Caries Process, Prevention, and Management: Demineralization/Remineralization
Course Number: 714
Course Contents
Plaque pH Modulating Agents
The dynamic equilibrium between demineralization and remineralization of tooth enamel is crucial for maintaining dental health. While acid production by cariogenic bacteria leads to enamel demineralization, the generation of alkaline substances within dental plaque can neutralize these acids, thereby promoting remineralization. Recent research highlights the critical role of alkali production, particularly via the arginine deiminase system (ADS) in certain oral bacteria, in maintaining plaque pH balance and reducing caries risk.21-23 By metabolizing arginine into ammonia, these bacteria raise plaque pH, counteracting acid from carbohydrate fermentation and promoting remineralization over demineralization. Higher ADS activity is associated with lower caries incidence, while reduced alkali production correlates with greater caries risk.21,22 Clinical studies support the use of arginine-containing oral care products to enhance ADS activity, increase ammonia production, and foster a less cariogenic oral environment, making this a promising strategy for caries prevention and management.23
Xylitol, a naturally occurring sugar alcohol, has been widely studied for its ability to reduce dental caries through multiple mechanisms, including its impact on plaque pH. Unlike fermentable sugars, xylitol is not metabolized by cariogenic bacteria such as Streptococcus mutans, leading to reduced acid production in the dental biofilm. Moreover, xylitol may inhibit the growth and adhesion of S. mutans, which contributes to a healthier oral microbiome. A 2024 systematic review indicates that xylitol consumption, particularly in the form of chewing gum or lozenges, can increase plaque and salivary pH by stimulating saliva flow and reducing bacterial acidogenicity.24 These effects support remineralization and help maintain a neutral to slightly alkaline environment, making xylitol an effective adjunct in caries prevention strategies.
Clinical investigations have revealed that individuals with higher salivary and plaque ADS activity tend to have a lower incidence of dental caries. Conversely, reduced alkali-generating capacity in oral biofilms is associated with increased caries risk. These findings suggest that enhancing alkali production in dental plaque could be a viable strategy for caries prevention.

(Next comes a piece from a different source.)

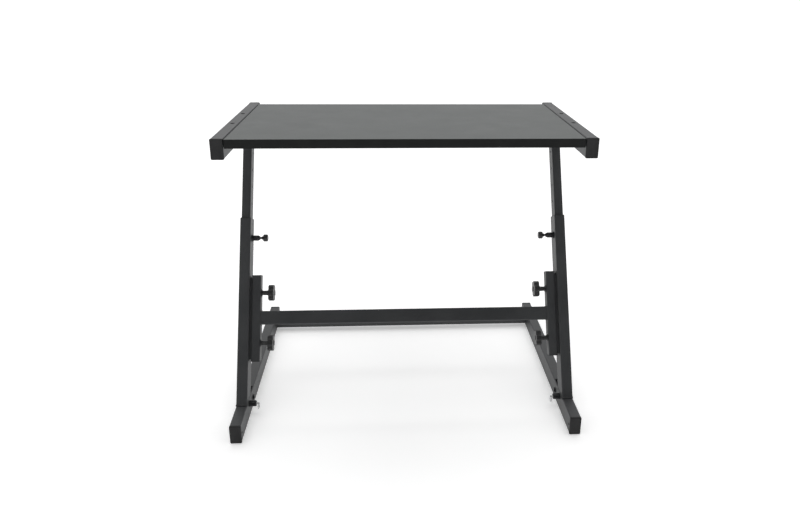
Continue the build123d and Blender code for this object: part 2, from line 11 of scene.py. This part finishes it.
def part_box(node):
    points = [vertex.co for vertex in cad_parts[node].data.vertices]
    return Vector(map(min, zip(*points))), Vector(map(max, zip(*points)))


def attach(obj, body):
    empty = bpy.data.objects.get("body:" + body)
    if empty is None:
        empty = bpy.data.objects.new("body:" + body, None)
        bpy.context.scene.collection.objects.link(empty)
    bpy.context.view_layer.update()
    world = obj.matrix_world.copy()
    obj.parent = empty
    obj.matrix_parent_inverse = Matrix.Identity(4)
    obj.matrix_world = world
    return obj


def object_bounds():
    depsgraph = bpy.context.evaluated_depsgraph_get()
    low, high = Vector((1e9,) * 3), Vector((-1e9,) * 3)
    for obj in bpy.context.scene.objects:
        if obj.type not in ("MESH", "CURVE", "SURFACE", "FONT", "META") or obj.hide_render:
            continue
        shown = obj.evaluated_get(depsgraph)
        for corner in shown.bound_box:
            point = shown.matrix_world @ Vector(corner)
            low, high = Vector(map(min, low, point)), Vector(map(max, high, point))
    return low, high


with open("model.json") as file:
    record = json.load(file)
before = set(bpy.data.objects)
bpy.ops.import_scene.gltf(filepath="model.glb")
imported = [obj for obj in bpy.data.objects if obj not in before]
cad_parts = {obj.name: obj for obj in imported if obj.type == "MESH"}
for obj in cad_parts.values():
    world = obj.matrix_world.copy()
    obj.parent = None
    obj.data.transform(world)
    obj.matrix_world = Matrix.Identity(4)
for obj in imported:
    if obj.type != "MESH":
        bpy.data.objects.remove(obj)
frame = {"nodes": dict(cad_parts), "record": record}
cad_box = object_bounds()

SIDES = ("left", "right")
LEAN = radians(27)

# Sizes of leaning parts, which their upright boxes don't give, in metres.
LEG_DEPTH = 0.050
BRACE_HEIGHT = 0.038
BRACE_DEPTH = 0.025
PLATE_LENGTH = 0.228
PLATE_DEPTH = 0.025

WELD_SUNK = 0.0002
LEG_BEAD = 0.0014
FRAME_BEAD = 0.0019
BRACE_BEAD = 0.0016
BARREL_BEAD = 0.0013
STITCH_BEAD = 0.0014

X_AXIS = Vector((1, 0, 0))
Y_AXIS = Vector((0, 1, 0))
Z_AXIS = Vector((0, 0, 1))
UP_LEG = Vector((0, sin(LEAN), cos(LEAN)))
BEHIND_LEG = Vector((0, cos(LEAN), -sin(LEAN)))


# ---- shader building blocks ----
class Paint:
    """One procedural material: a Principled shader with helpers for what feeds it."""

    def __init__(self, name, roughness=0.5, metallic=0.0, specular=0.5):
        self.material = bpy.data.materials.new(name)
        self.material.use_nodes = True
        self.nodes = self.material.node_tree.nodes
        self.links = self.material.node_tree.links
        self.shader = self.nodes["Principled BSDF"]
        self.shader.inputs["Roughness"].default_value = roughness
        self.shader.inputs["Metallic"].default_value = metallic
        self.shader.inputs["Specular IOR Level"].default_value = specular
        self.place = self.nodes.new("ShaderNodeTexCoord").outputs["Object"]

    def feed(self, socket, source):
        self.links.new(source, self.shader.inputs[socket])

    def noise(self, scale, detail=3.0, stretch=(1, 1, 1), roughness=0.55):
        """Noise whose features are about 1/scale metres across, stretched along the axes."""
        mapping = self.nodes.new("ShaderNodeMapping")
        mapping.inputs["Scale"].default_value = stretch
        self.links.new(self.place, mapping.inputs["Vector"])
        texture = self.nodes.new("ShaderNodeTexNoise")
        texture.inputs["Scale"].default_value = scale
        texture.inputs["Detail"].default_value = detail
        texture.inputs["Roughness"].default_value = roughness
        self.links.new(mapping.outputs["Vector"], texture.inputs["Vector"])
        return texture.outputs["Fac"]

    def cells(self, scale):
        texture = self.nodes.new("ShaderNodeTexVoronoi")
        texture.inputs["Scale"].default_value = scale
        self.links.new(self.place, texture.inputs["Vector"])
        return texture.outputs["Distance"]

    def fit(self, source, low, high, to_low=0.0, to_high=1.0):
        """Source rescaled from low..high to to_low..to_high, and clamped there."""
        node = self.nodes.new("ShaderNodeMapRange")
        limits = {"From Min": low, "From Max": high, "To Min": to_low, "To Max": to_high}
        for socket, value in limits.items():
            node.inputs[socket].default_value = value
        self.links.new(source, node.inputs["Value"])
        return node.outputs["Result"]

    def combine(self, first, second, operation):
        node = self.nodes.new("ShaderNodeMath")
        node.operation = operation
        self.links.new(first, node.inputs[0])
        self.links.new(second, node.inputs[1])
        return node.outputs[0]

    def mix(self, share, first, second):
        """Colour between two others; each is a plain colour or a socket."""
        node = self.nodes.new("ShaderNodeMix")
        node.data_type = "RGBA"
        self.links.new(share, node.inputs["Factor"])
        for socket, colour in ((node.inputs[6], first), (node.inputs[7], second)):
            if isinstance(colour, tuple):
                socket.default_value = (*colour, 1.0)
            else:
                self.links.new(colour, socket)
        return node.outputs[2]

    def edges(self, radius):
        """1 along sharp edges and 0 on flats, from how far a rounded normal turns away."""
        rounded = self.nodes.new("ShaderNodeBevel")
        rounded.samples = 4
        rounded.inputs["Radius"].default_value = radius
        true = self.nodes.new("ShaderNodeNewGeometry")
        dot = self.nodes.new("ShaderNodeVectorMath")
        dot.operation = "DOT_PRODUCT"
        self.links.new(rounded.outputs["Normal"], dot.inputs[0])
        self.links.new(true.outputs["Normal"], dot.inputs[1])
        return self.fit(dot.outputs["Value"], 0.995, 0.82)

    def from_middle(self):
        """Distance in metres from the object's origin."""
        length = self.nodes.new("ShaderNodeVectorMath")
        length.operation = "LENGTH"
        self.links.new(self.place, length.inputs[0])
        return length.outputs["Value"]

    def bump(self, *layers):
        """Stack of (height, strength, distance in metres) bumps, ending on the shader's normal."""
        normal = None
        for height, strength, distance in layers:
            node = self.nodes.new("ShaderNodeBump")
            node.inputs["Strength"].default_value = strength
            node.inputs["Distance"].default_value = distance
            self.links.new(height, node.inputs["Height"])
            if normal is not None:
                self.links.new(normal, node.inputs["Normal"])
            normal = node.outputs["Normal"]
        self.feed("Normal", normal)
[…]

Stannous fluoride (SnF₂), commonly used in fluoride dentifrices, has shown potential not only for its well-established anticaries and antimicrobial properties but also for its effect on plaque pH. The stannous ion (Sn²⁺) may inhibit acidogenic bacterial enzymes and reduce bacterial acid production, helping to stabilize plaque pH levels.25 In some formulations, stannous fluoride is combined with sodium fluoride to enhance both remineralization and antimicrobial activity. Studies have also suggested that stannous-containing fluoride toothpaste may help create a less acidic environment in the plaque matrix, thereby supporting a shift toward a less cariogenic biofilm.26,27 While more targeted studies are needed to isolate its alkalinizing effects, current data supports its role in reducing the cariogenic potential of dental plaque alongside its benefits for gingival health and enamel protection.

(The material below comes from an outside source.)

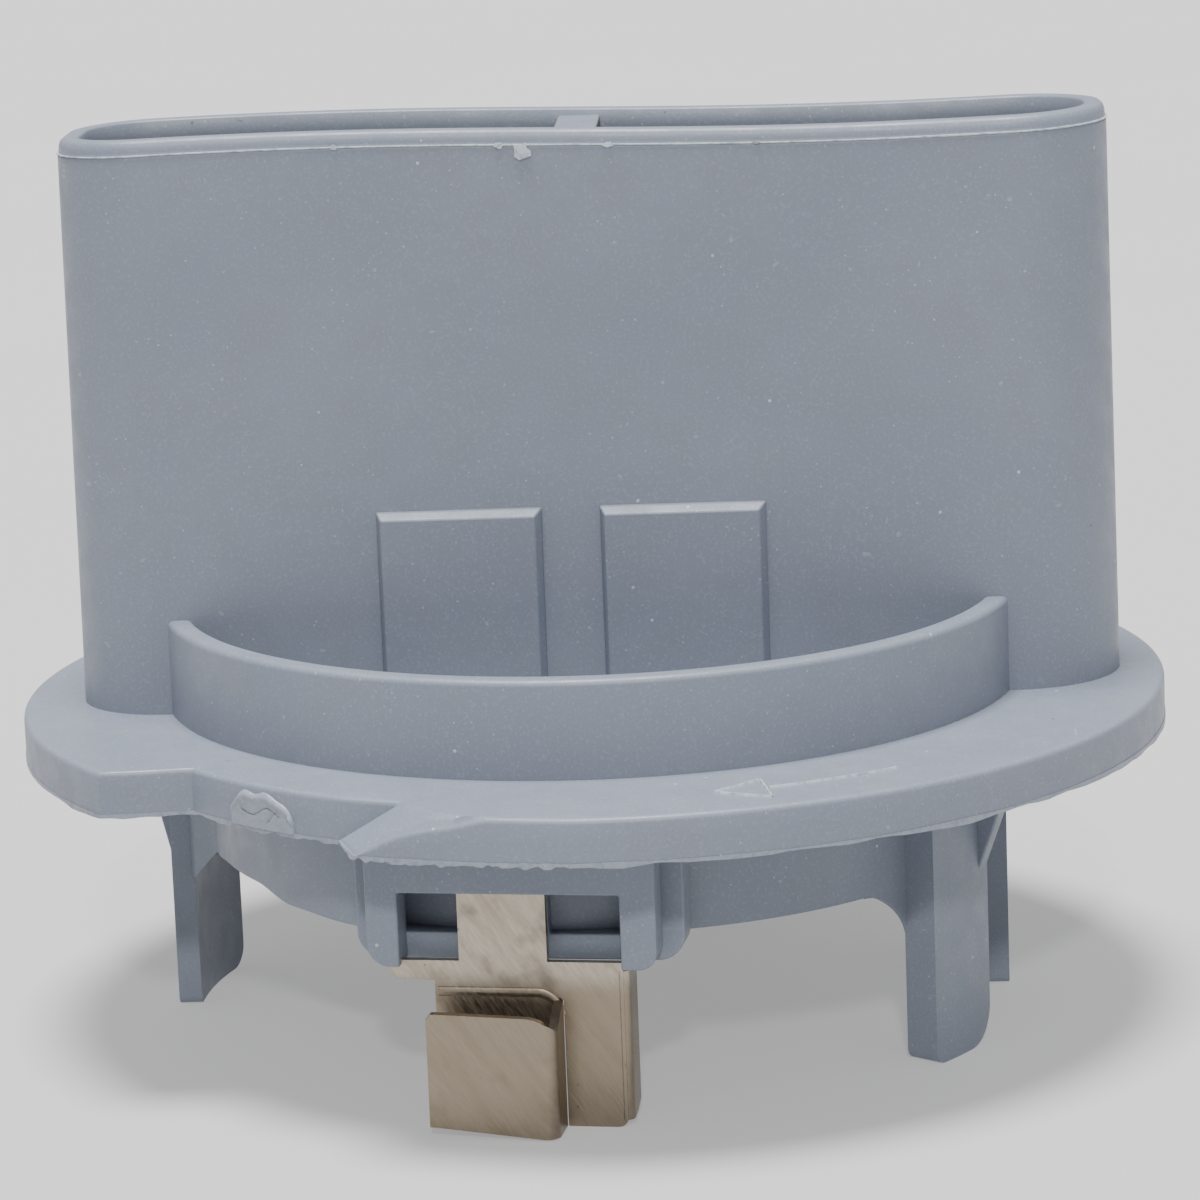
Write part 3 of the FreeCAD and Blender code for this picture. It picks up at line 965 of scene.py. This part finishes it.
def folded(path, z_span):
    rings = []
    for k, (x, depth) in enumerate(path):
        ahead = Vector(path[min(k + 1, len(path) - 1)]) - Vector(path[max(k - 1, 0)])
        side = Vector((-ahead.y, ahead.x)).normalized() * sheet / 2
        z_low, z_high = z_span(k / (len(path) - 1), x, depth)
        outer = (x + side.x, -(depth + side.y))
        inner = (x - side.x, -(depth - side.y))
        rings.append([(*outer, z_high), (*inner, z_high), (*inner, z_low), (*outer, z_low)])
    return skin(rings)


# %% Contact strip
neck_left, neck_right, neck_top = -2.9, 1.5, -1.4
shoulder = -6.85
plate_left = -4.15


def strip_shape():
    outline = [(neck_left, neck_top), (neck_right, neck_top), (neck_right, shoulder), (5.25, shoulder)]
    outline += [(5.25, -14.7)] + arc_points(4.75, -14.7, 0.5, 0, -90, 4)
    outline += [(2.26, -15.2), (2.25, -11.5), (2.25, -9.0)] + arc_points(2.07, -8.86, 0.19, 20, 160, 5)
    outline += [(1.86, -9.0), (1.7, -9.6), (1.7, -15.05), (plate_left, -15.05), (plate_left, -7.85)]
    outline += [(-6.0, -7.8), (-6.4, -7.5), (-6.4, shoulder), (neck_left, shoulder)]
    return extruded(outline, strip_face, strip_face - sheet)


def column_fold_shape():
    middle = strip_face - sheet / 2
    path = [(5.0, middle), (5.1, middle)] + arc_points(5.05, middle - 0.25, 0.25, 90, 0, 7)
    path += [(5.3, middle - 1.0), (5.3, middle - 1.9)]

    def span(share, x, depth):
        back = (middle - depth) / 1.9
        return -14.85 + 0.5 * back ** 2, -7.28
    return folded(path, span)


# %% Jaw
jaw_gap = 2.05


def jaw_shape():
    root = strip_face - sheet / 2
    leaf = strip_face + jaw_gap + sheet / 2
    side_x = 2.02
    r = 0.42
    path = [(1.62, root), (1.66, root)] + arc_points(side_x - r, root + r, r, -78, 0, 7)
    path += [(side_x, root + 0.8), (side_x, leaf - 0.8)]
    path += arc_points(side_x - r, leaf - r, r, 0, 90, 8)
    path += [(x, leaf) for x in steps(1.5, -3.6, 24)] + [(-3.9, leaf + 0.02), (plate_left, leaf + 0.06)]

    def span(share, x, depth):
        across = max((1.6 - x) / 5.75, 0.0)
        on_leaf = smooth(depth, leaf - 0.5, leaf - 0.02)
        low = -15.12 + 0.55 * across * on_leaf
        if depth < leaf - r:
            back = (depth - root) / (leaf - r - root)
            return low, -8.75 - 1.15 * max(back, 0.0) ** 2
        past = min(max((x - 0.75) / (side_x - 0.75), 0.0), 1.0)
        top = -9.05 + 0.2 * across - 0.85 * (1 - math.sqrt(1 - past ** 2))
        return low, top - rise(max(x - plate_left, 0.0), 0.3)
    return folded(path, span)


# %% Bead and link
link_end = 6.6


def bead_shape():
    # the sheet bulges along the fold line above the jaw and round its corner
    route = [(x, -8.42) for x in steps(-4.0, 0.9, 14)] + arc_points(0.9, -9.62, 1.2, 84, 4, 10)
    rings = []
    for k, here in enumerate(route):
        ahead = Vector(route[min(k + 1, len(route) - 1)]) - Vector(route[max(k - 1, 0)])
        side = Vector((-ahead.y, ahead.x)).normalized()
        ring = []
        for turn in steps(0, 180, 8):
            a = math.radians(turn)
            across = 0.26 * math.cos(a)
            y = -strip_face + 0.03 - 0.12 * math.sin(a)
            ring.append((here[0] + side.x * across, y, here[1] + side.y * across))
        rings.append(ring)
    return skin(rings)


def link_shape():
    low = neck_top - sheet
    outline = [(neck_left, low), (neck_right, low), (neck_right, neck_top), (neck_left, neck_top)]
    return extruded(outline, strip_face - sheet, link_end)


# %% Make both contacts
def applied(made):
    graph = bpy.context.evaluated_depsgraph_get()
    made.data = bpy.data.meshes.new_from_object(made.evaluated_get(graph))
    made.modifiers.clear()


hinge_x = 1.6
for end, facing in contact_ends:
    strip = joined(strip_shape(), column_fold_shape(), bead_shape())
    piece(end + "_contact_plate", strip, nickel, (end + "_contact_strip",), bevel=0.05, facing=facing)
    piece(end + "_contact_bar", link_shape(), nickel, (end + "_contact_link",), bevel=0.08, facing=facing)
    jaw = piece(end + "_spring_jaw", jaw_shape(), nickel, bevel=0.08, facing=facing, body=None)
    applied(jaw)
    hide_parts(end + "_jaw_bend", end + "_jaw_leaf")
    blend_y = -strip_face - 2.2
    root, tip = turned([(hinge_x + 0.25, blend_y, 0), (hinge_x - 0.55, blend_y, 0)], facing)
    root[0] * MM
    root[1] * MM
    tip[0] * MM
    tip[1] * MM
    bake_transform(jaw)

# %% [markdown]
# ## Inside the skirt
# A block under the flange has two pockets. In each sits a plated channel that holds one leg of the lamp,
# pressed home by a leaning spring. The block is a grid of cells, and only faces between solid and air
# are kept, which makes one clean shell.

# %% Terminal block
def cells(xs, ys, zs, solid):
    points = []
    index = {}
    faces = []

    def corner(i, j, k):
        key = (i, j, k)
        if key not in index:
            index[key] = len(points)
            points.append((xs[i], ys[j], zs[k]))
        return index[key]

    def full(i, j, k):
        inside = 0 <= i < len(xs) - 1 and 0 <= j < len(ys) - 1 and 0 <= k < len(zs) - 1
        if not inside:
            return False
        return solid((xs[i] + xs[i + 1]) / 2, (ys[j] + ys[j + 1]) / 2, (zs[k] + zs[k + 1]) / 2)

    for i in range(len(xs) - 1):
        for j in range(len(ys) - 1):
            for k in range(len(zs) - 1):
                if not full(i, j, k):
                    continue
                for d, (a, b) in ((0, (1, 2)), (1, (2, 0)), (2, (0, 1))):
                    for way in (0, 1):
                        step = [0, 0, 0]
                        step[d] = 1 if way else -1
                        if full(i + step[0], j + step[1], k + step[2]):
                            continue
                        quad = []
                        for u, v in ((0, 0), (1, 0), (1, 1), (0, 1)):
                            at = [i, j, k]
                            at[d] += way
                            at[a] += u
                            at[b] += v
                            quad.append(corner(*at))
                        faces.append(tuple(quad if way else reversed(quad)))
    return points, faces


block_x, block_y, block_drop = 7.0, 8.6, 5.9
pocket_x, pocket_near, pocket_far, roof = 4.6, 2.2, 6.6, 1.3


def block_solid(x, y, z):
    return not (abs(x) < pocket_x and pocket_near < abs(y) < pocket_far and z < -roof)


block_shape = cells(
    [-block_x, -pocket_x, pocket_x, block_x],
    [-block_y, -pocket_far, -pocket_near, pocket_near, pocket_far, block_y],
    [-block_drop, -roof, seat], block_solid,
)
piece("lamp_block", block_shape, plastic, ("terminal_block",), bevel=0.18, facing=front_facing)


def channel_shape():
    half = pocket_x - 0.3 - sheet / 2
    outer = pocket_far - 0.05 - sheet / 2
    inner = pocket_near + 0.05 + sheet / 2
    r = 0.35
    path = [(-2.6, inner), (-half + r, inner)] + arc_points(-half + r, inner + r, r, 260, 190, 5)
    path += arc_points(-half + r, outer - r, r, 170, 100, 5) + arc_points(half - r, outer - r, r, 80, 10, 5)
    path += arc_points(half - r, inner + r, r, -10, -80, 5) + [(half - r, inner), (2.6, inner)]
    return folded(path, lambda share, x, depth: (-5.7, -1.42))


def spring_shape():
    rings = []
    begin = pocket_far - 0.05 - sheet - 0.12
    for share in steps(0, 1, 14):
        z = -1.6 - 3.4 * share
        depth = begin - sheet / 2 - 2.1 * share
        bow = -0.10 * math.sin(math.pi * share)
        half = 2.5 - 0.25 * smooth(share, 0.75, 1.0)
        near, far = -(depth + bow) - sheet / 2, -(depth + bow) + sheet / 2
        rings.append([(-half, near, z), (half, near, z), (half, far, z), (-half, far, z)])
    return skin(rings)


for end, facing in contact_ends:
    piece(
        end + "_lamp_channel", channel_shape(), nickel, (end + "_lamp_terminal",), bevel=0.07,
        facing=facing,
    )
    piece(
        end + "_lamp_leaf", spring_shape(), nickel, (end + "_lamp_spring",), bevel=0.07, facing=facing,
        body=end + "_lamp_spring",
    )

# %% [markdown]
# ## Floor, light and camera
# The cap stands on a plain pale floor that gives off a little light, as a light table does, so that the
# underside isn't black. A low, fairly small key light in front models the form. A wide one almost straight
# above brightens every top and lets the flange shade the skirt, and an even sky fills the shadows. The
# camera looks slightly down.

# %% Floor
def flat_material(name, colour):
    material, seed, place = start(name)
    shade = noise(place, 60.0).fade(0.3, 0.7).mix(colour, tuple(0.985 * c for c in colour[:3]) + (1,))
    return close(material, seed.node(
        "ShaderNodeBsdfPrincipled", Base_Color=shade, Roughness=0.8,
        Emission_Color=(1.0, 1.0, 1.0, 1), Emission_Strength=0.34,
    ))


floor_half = 3.0
floor_mesh = bpy.data.meshes.new("floor")
floor_corners = [(floor_half * x, floor_half * y, 0) for x, y in ((-1, -1), (1, -1), (1, 1), (-1, 1))]
floor_mesh.from_pydata(floor_corners, [], [(0, 1, 2, 3)])
floor_mesh.materials.append(flat_material("pale_floor", (0.34, 0.34, 0.34, 1)))
floor = bpy.data.objects.new("floor", floor_mesh)
bpy.context.scene.collection.objects.link(floor)

# %% Lights
def toward(azimuth, elevation):
    a, e = math.radians(azimuth), math.radians(elevation)
    return Vector((math.sin(a) * math.cos(e), -math.cos(a) * math.cos(e), math.sin(e)))


def sun(name, azimuth, elevation, strength, spread):
    data = bpy.data.lights.new(name, "SUN")
    data.energy = strength
    data.angle = math.radians(spread)
    lamp = bpy.data.objects.new(name, data)
    lamp.rotation_mode = "QUATERNION"
    lamp.rotation_quaternion = toward(azimuth, elevation).to_track_quat("Z", "Y")
    bpy.context.scene.collection.objects.link(lamp)
    print("light", name, "at", azimuth, elevation, "degrees")


sun("key", 2, 33, 1.55, 4)
sun("top", -40, 86, 7.4, 20)
world = bpy.data.worlds.new("studio")
world.use_nodes = True
world.node_tree.nodes["Background"].inputs["Color"].default_value = (1.0, 1.0, 1.0, 1)
world.node_tree.nodes["Background"].inputs["Strength"].default_value = 0.5
bpy.context.scene.world = world

# %% Camera
view_azimuth, view_elevation, view_roll = 2.385, 11.778, 2.197
view_distance, view_lens, view_aim = 250.0, 142.376, (0.4917, 0.0, 21.5758)
back = toward(view_azimuth, view_elevation)
right = Vector((math.cos(math.radians(view_azimuth)), math.sin(math.radians(view_azimuth)), 0))
up = back.cross(right)
roll = math.radians(view_roll)
camera_right = math.cos(roll) * right - math.sin(roll) * up
camera_up = math.sin(roll) * right + math.cos(roll) * up
camera_data = bpy.data.cameras.new("view")
camera_data.lens = view_lens
camera_data.sensor_width = 36
camera_data.clip_start = 0.01
camera = bpy.data.objects.new("view", camera_data)
spot = (Vector(view_aim) + view_distance * back) * MM
turn = Matrix((camera_right, camera_up, back)).transposed()
camera.matrix_world = Matrix.Translation(spot) @ turn.to_4x4()
bpy.context.scene.collection.objects.link(camera)
bpy.context.scene.camera = camera
print("camera", view_distance, "mm away, lens", view_lens)

# %% Count the pieces
print(len(pieces), "pieces")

The inclusion of pH-modulating agents in oral care products, such as stannous fluoride and arginine, represents a strategic approach to caries prevention beyond mechanical plaque removal and remineralization. These agents may help support plaque pH homeostasis, inhibit acidogenic bacteria, and foster a biofilm less favorable to caries development. Continued research is essential to further understand their synergistic effects and optimize their use in clinical care.